(Input material)
___

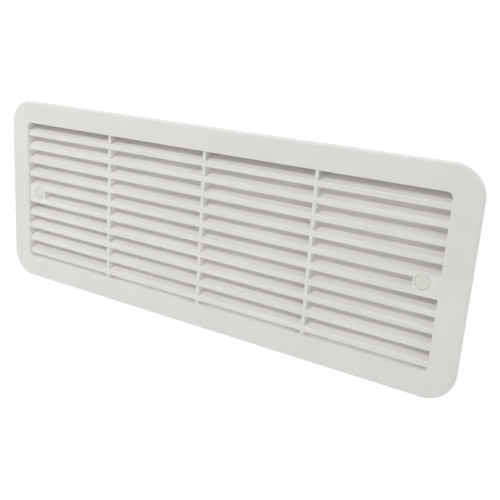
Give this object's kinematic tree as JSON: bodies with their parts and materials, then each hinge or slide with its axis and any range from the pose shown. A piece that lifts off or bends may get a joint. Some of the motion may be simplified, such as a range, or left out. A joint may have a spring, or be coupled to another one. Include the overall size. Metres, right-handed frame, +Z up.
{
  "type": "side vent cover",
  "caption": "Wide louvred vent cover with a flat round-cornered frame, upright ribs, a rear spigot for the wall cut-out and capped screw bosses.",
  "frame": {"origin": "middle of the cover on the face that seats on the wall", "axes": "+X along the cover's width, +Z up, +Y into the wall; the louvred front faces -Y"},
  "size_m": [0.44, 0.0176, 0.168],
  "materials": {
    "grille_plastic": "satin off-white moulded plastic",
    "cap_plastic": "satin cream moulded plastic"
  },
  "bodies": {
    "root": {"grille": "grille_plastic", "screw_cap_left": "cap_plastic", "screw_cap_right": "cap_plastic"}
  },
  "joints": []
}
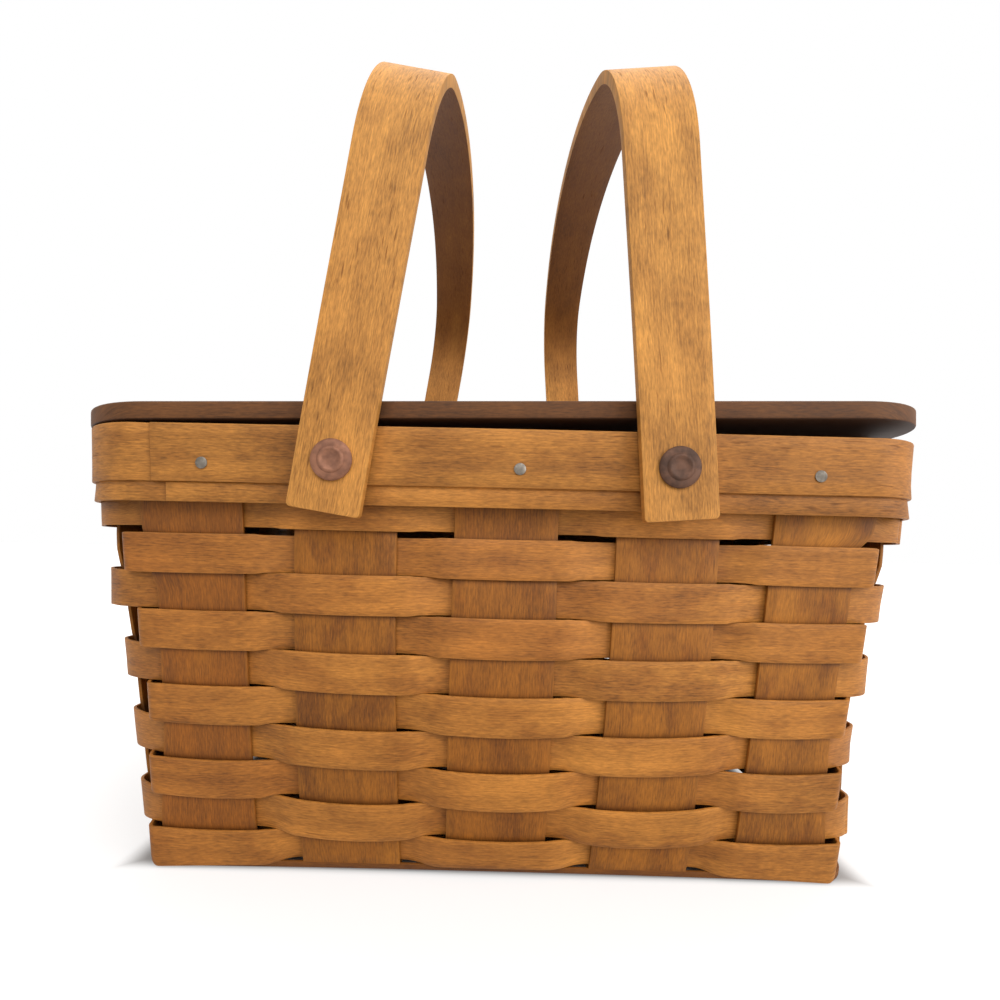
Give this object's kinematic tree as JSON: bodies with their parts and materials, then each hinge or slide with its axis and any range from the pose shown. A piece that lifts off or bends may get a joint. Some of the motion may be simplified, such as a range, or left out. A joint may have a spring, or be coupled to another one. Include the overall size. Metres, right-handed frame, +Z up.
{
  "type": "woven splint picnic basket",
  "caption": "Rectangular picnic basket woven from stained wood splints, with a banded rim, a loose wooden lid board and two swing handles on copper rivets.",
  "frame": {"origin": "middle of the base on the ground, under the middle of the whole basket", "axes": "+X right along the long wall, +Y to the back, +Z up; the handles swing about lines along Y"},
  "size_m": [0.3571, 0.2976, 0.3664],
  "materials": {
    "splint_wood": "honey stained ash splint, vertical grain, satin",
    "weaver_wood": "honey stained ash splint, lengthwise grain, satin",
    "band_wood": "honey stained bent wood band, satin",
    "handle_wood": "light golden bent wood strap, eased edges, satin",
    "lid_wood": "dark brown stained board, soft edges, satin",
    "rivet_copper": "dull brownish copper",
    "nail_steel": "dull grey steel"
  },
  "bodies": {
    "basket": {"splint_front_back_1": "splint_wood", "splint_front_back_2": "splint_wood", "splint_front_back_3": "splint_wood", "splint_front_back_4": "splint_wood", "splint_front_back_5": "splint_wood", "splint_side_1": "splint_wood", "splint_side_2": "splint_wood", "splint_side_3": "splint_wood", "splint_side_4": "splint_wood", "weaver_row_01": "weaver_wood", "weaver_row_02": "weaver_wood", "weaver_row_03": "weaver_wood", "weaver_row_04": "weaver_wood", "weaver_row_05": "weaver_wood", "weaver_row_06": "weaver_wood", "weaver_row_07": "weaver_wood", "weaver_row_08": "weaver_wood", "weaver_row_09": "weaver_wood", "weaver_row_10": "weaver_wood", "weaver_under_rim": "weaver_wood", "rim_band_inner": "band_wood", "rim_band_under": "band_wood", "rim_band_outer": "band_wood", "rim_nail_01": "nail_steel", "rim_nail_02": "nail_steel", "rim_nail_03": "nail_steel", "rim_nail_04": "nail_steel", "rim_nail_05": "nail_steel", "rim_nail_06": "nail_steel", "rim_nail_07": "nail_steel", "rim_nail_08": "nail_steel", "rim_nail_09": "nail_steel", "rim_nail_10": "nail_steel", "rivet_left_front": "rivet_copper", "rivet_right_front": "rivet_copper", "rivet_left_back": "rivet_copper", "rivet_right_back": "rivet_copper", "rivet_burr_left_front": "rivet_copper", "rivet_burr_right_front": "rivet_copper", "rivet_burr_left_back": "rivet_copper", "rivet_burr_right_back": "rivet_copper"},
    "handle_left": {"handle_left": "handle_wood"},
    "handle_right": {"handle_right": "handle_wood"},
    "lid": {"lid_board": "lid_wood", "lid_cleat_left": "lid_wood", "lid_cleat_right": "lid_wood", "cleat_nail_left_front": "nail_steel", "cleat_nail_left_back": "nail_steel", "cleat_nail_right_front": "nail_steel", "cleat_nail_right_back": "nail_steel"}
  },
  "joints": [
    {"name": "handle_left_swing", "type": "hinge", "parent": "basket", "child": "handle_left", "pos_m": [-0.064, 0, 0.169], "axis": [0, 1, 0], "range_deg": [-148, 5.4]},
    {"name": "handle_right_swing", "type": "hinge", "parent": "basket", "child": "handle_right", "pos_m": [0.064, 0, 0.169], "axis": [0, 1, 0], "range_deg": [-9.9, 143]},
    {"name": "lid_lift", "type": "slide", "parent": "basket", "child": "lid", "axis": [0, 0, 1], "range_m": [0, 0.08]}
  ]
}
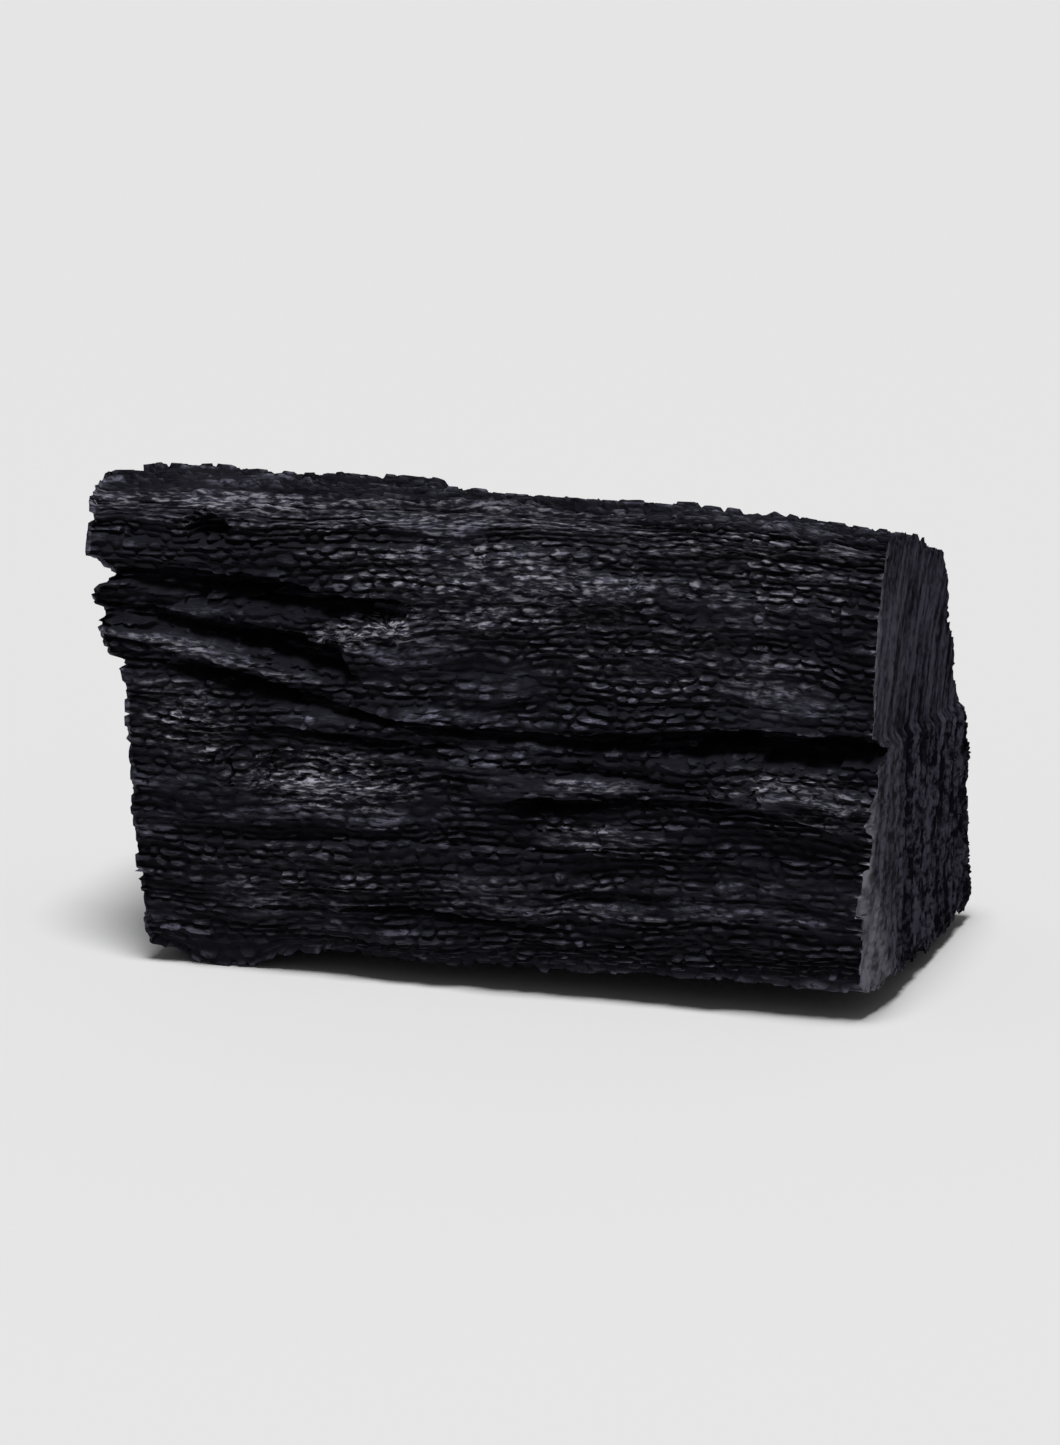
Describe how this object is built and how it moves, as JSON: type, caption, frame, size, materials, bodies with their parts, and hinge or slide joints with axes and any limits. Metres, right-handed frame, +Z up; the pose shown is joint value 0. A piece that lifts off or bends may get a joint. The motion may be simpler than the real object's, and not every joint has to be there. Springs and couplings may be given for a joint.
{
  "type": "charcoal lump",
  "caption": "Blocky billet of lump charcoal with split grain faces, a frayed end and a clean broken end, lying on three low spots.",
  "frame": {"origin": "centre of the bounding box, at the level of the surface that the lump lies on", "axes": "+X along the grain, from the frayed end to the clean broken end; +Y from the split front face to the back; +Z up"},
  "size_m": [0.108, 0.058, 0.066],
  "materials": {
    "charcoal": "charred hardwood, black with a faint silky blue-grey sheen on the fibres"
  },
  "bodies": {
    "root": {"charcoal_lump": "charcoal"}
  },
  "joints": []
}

___

Of the lines in the data, how many hold the string "joints"? State the number, nothing else.

(Answer for this exercise)
4